• WHAT IS EXPECTED:
Set down exactly the lines of the listing below, please, beginning with the first and ending with the line that holds "CUT = 0.010".

= = = =

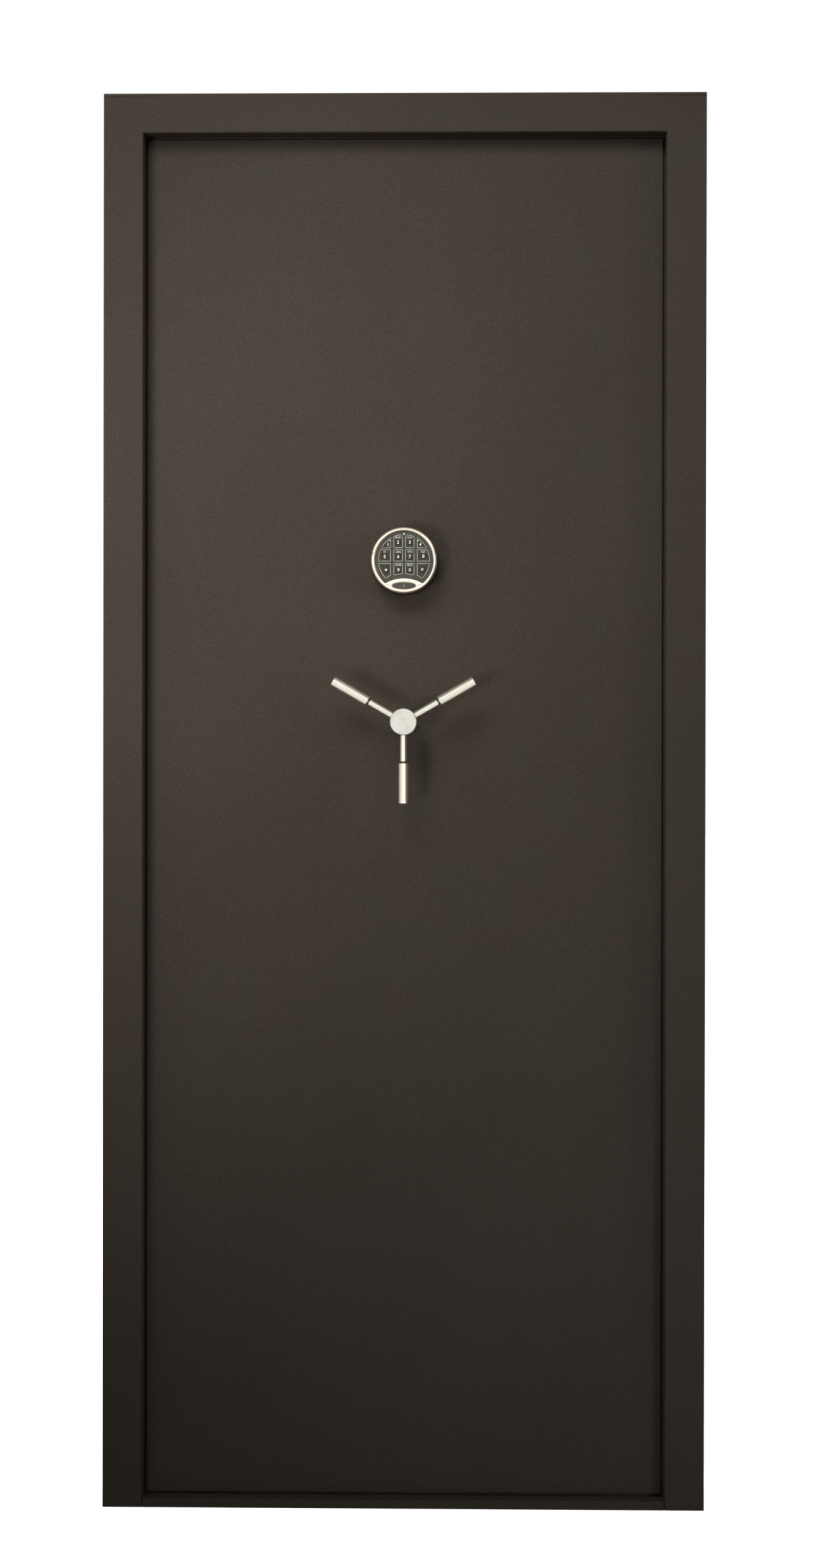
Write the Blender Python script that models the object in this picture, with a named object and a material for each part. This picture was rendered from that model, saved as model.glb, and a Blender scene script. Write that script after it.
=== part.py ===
"""Vault-room door: a steel leaf that swings inwards in a welded wall frame.

The wall's outer face is the plane y = 0 and the floor is z = 0. -Y faces the visitor, +Y goes into the
vault. A round keypad and a three-spoke handle sit on the leaf. The handle turns a scroll cam, whose
spiral slots drive three bolt bars into the channel that the frame forms round the leaf.
"""

import math

import bmesh
import bpy
from mathutils import Matrix, Vector

# ---------------------------------------------------------------- driving dimensions, in metres
TOUCH = 0.0003  # the gap left between pieces that rest on each other
CUT = 0.010  # how far a cutter runs past what it cuts

# Frame: one welded sheet section that runs up both jambs and across the header
FRAME_WIDTH = 0.864
FRAME_HEIGHT = 2.032
FRAME_FACE = 0.057  # width of the face seen round the leaf
FRAME_DEPTH = 0.120  # from the wall's outer face to the back of the frame
FRAME_SHEET = 0.0048
FRAME_OVERLAP = 0.016  # how far the face laps over the wall
FACE_ROUNDING = 0.0025
SHEARED_EDGE = 0.0008
ANCHOR_RADIUS = 0.006
ANCHORS_PER_JAMB = 3
ANCHOR_END_MARGIN = 0.24
THRESHOLD_HEIGHT = 0.0127
THRESHOLD_PLATE = 0.0048
SEAL_THICKNESS = 0.003
SEAL_WIDTH = 0.0045

# Leaf: a front plate on a wider pan, whose shoulder closes against the frame's stop
LEAF_RECESS = 0.0254  # from the frame's face back to the leaf's face
LEAF_GAP = 0.003  # between the front plate and the frame, all round
PLATE_THICKNESS = 0.0048
PLATE_ROUNDING = 0.0012
PAN_SHOULDER = 0.010  # how far the pan is wider than the plate
PAN_SHOULDER_BELOW = 0.007
PAN_SHEET = 0.002
PAN_RETURN = 0.018
COVER_THICKNESS = 0.0016
COVER_INSET = 0.002
SWING_CLEARANCE = 0.009  # between the pan's sides and the frame's rear lip
FIREBOARD_THICKNESS = 0.0127
HARD_PLATE_THICKNESS = 0.006

# Hinges
HINGE_HEIGHTS = {"lower": 0.26, "middle": 1.016, "upper": 1.77}
KNUCKLE_RADIUS = 0.011
HINGE_PIN_RADIUS = 0.006
KNUCKLE_LIFT = 0.001  # between a knuckle and the back of the frame
HINGE_HEIGHT = 0.110
HINGE_STRAP = 0.005
DOOR_STRAP_LENGTH = 0.075
HINGE_PIN_HEAD = 0.003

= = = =

• SOLUTION FOR THIS EXERCISE:
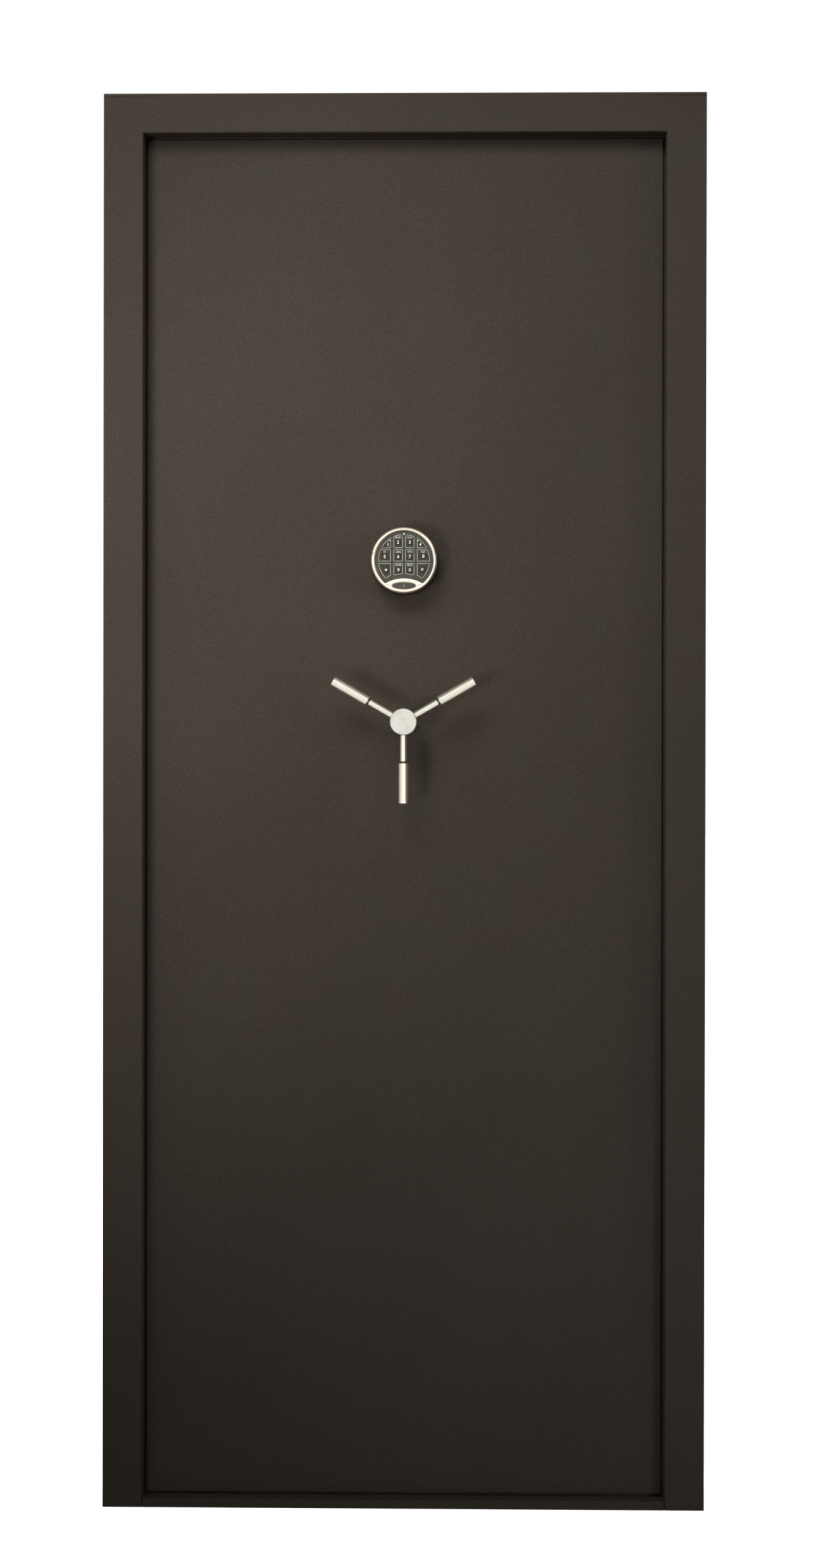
Write the Blender Python script that models the object in this picture, with a named object and a material for each part. This picture was rendered from that model, saved as model.glb, and a Blender scene script. Write that script after it.
=== part.py ===
"""Vault-room door: a steel leaf that swings inwards in a welded wall frame.

The wall's outer face is the plane y = 0 and the floor is z = 0. -Y faces the visitor, +Y goes into the
vault. A round keypad and a three-spoke handle sit on the leaf. The handle turns a scroll cam, whose
spiral slots drive three bolt bars into the channel that the frame forms round the leaf.
"""

import math

import bmesh
import bpy
from mathutils import Matrix, Vector

# ---------------------------------------------------------------- driving dimensions, in metres
TOUCH = 0.0003  # the gap left between pieces that rest on each other
CUT = 0.010  # how far a cutter runs past what it cuts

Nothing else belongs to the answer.